As for the press, the former Fox News employee gives reporters and pundits low grades for refusing, over the years, to call out Fox News for being the propaganda outlet that it so clearly is. The source suggests there are a variety of reasons for the newsroom timidity.

"They don't have enough staff or enough balls or don't have enough money or don't have enough interest to spend the time it takes to expose Fox News. Or it's not worth the trouble. If you take on Fox, they'll kick you in the ass," says the source. "I'm sure most [journalists] know that. It's not worth being Swift Boated for your effort," a reference to how Fox News traditionally attacks journalists who write, or are perceived to have written, anything negative things about the channel.

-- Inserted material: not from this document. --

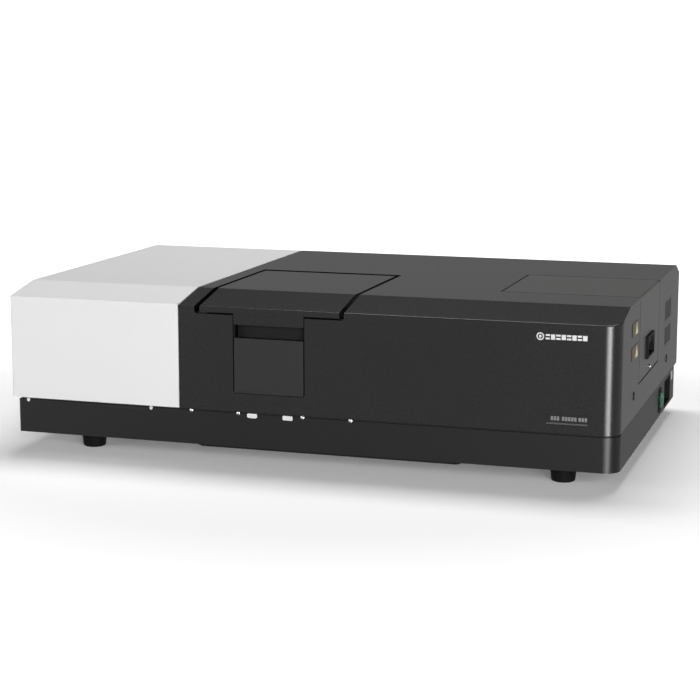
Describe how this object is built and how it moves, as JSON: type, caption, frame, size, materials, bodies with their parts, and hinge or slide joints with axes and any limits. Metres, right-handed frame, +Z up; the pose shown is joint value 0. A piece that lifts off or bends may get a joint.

The former insider admits to being perplexed in late 2009 when the Obama White House called out Murdoch's operation as not being a legitimate new source, only to have major Beltway media players rush to the aid of Fox News and admonish the White House for daring to criticize the cable channel.

"That blew me away," says the source, who stresses the White House's critique of Fox News "happens to be true."

As I said, I understand that no amount of reporting by Eric Boehlert and other media-watchers on the reality-based side is likely to penetrate the swamp of delusion the Right has worked so hard to perpetuate and exploit. Still, people with media pulpits need to be on the case, constantly. Waiting for the "All clear!" signal to show that it's safe for the pilers-on to pile on merely guarantees that it will be too little, too late.

The lies that need to be called out are the ones being told now -- by all the "lying liars," to coin a phrase.